Tout est orchestré afin que les prix ne reculent plus jamais car personne ne sait au juste quelle forme pourrait prendre la correction.
La Fed, la Banque du Japon, la Banque d’Angleterre optent donc pour la fuite en avant dans la création monétaire. Il ne manque plus que la BCE… mais elle a jusqu’à la mi-décembre pour annoncer un LTRO et la boucle sera bouclée. Les gérants seront quant à eux réduits à de simples gestionnaires de flux, à des arbitragistes du risque… avec comme seul choix d’en prendre chaque jour davantage.
C’est devenu un métier de simple exécutant, de fonctionnaire de la hausse… avec comme leitmotiv « le danger est de ne pas être dans le marché ».
Nous avions entendu cela en l’an 2000 avec les dot.com. On nous a resservi le même couplet sept ans plus tard avec les subprime : ne pas en avoir, c’était sous-performer les placements obligataires… impardonnable pour qui veut soigner son bonus de fin d’année !)
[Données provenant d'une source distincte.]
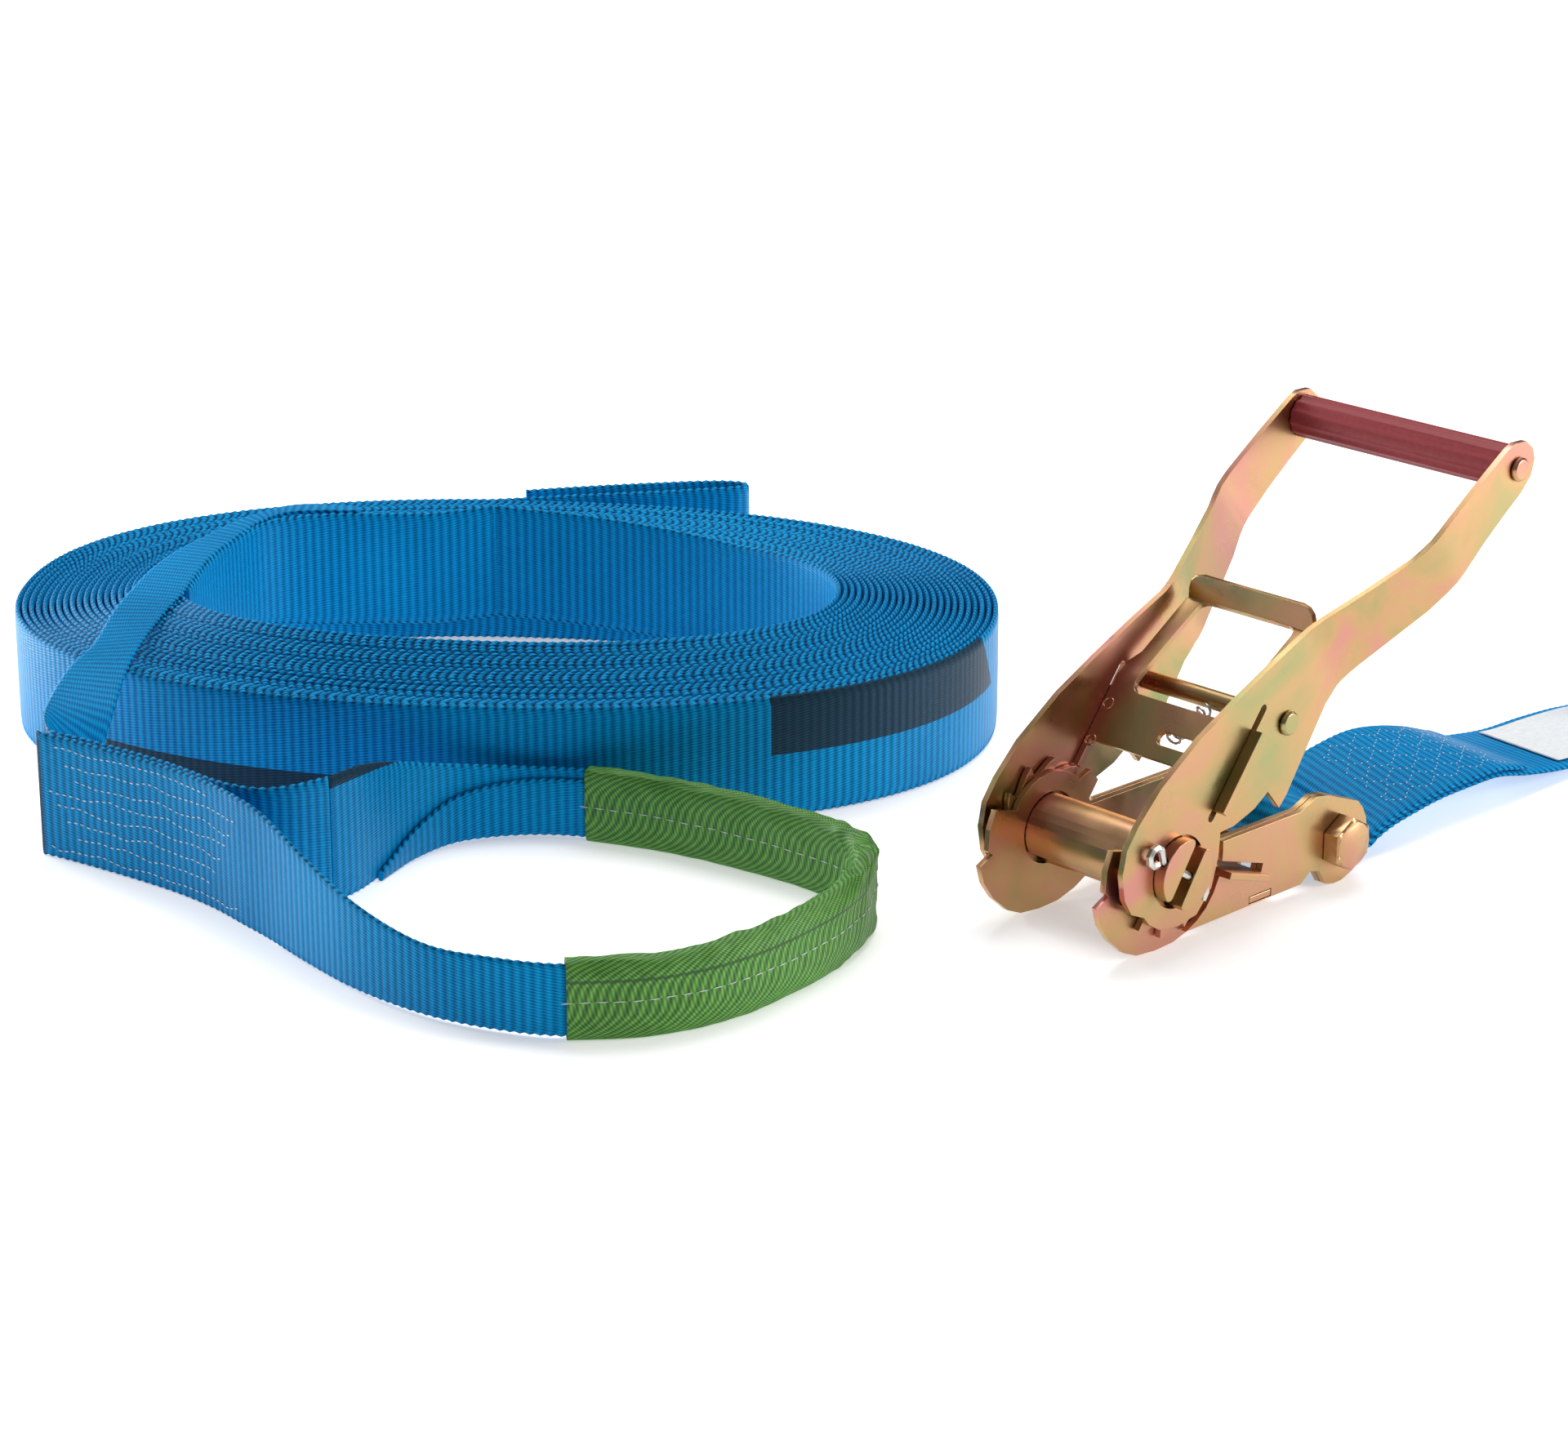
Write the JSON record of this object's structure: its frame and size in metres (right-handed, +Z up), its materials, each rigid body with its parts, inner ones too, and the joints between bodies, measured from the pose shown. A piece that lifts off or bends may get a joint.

Alors la référence des références boursières accomplit docilement ce qui est exigé. Le Dow Jones (+0,82%) a débordé la zone de résistance des 15 650 points, testée à trois reprises depuis le 2 août dernier. Il a ainsi inscrit un nouveau record historique absolu, à 15 747 points, clôturant au plus haut du jour dans le sillage de Microsoft qui s’envole de 4,15%.
Tous les médias les plus grand public vont donc pouvoir faire leur gros titres sur Wall Street qui n’en finit plus de monter et de battre des records… malgré de nombreuses déceptions sur les trimestriels, malgré une croissance « désespérément lente », malgré la stagnation des salaires aux Etats-Unis, malgré un ralentissement de l’activité dans les émergents, etc.
Le débat est clos, l’affaire est pliée : la hausse l’emporte sans discussion ?
Pas si sûr puisque le Nasdaq restait sur la touche avec -0,2% à 3 932 points tandis que le Russell 2000 lâchait 0,45% et le Dow Transport 0,71%… Personne ne s’en préoccupe, toutefois : ces deux derniers indices ne servent pas de sous-jacent permettant de bâtir une stratégie sur les dérivés !
Et hors des dérivés, les marchés n’ont plus aucune réalité. La réalité, quant à elle, est depuis longtemps bannie des marchés.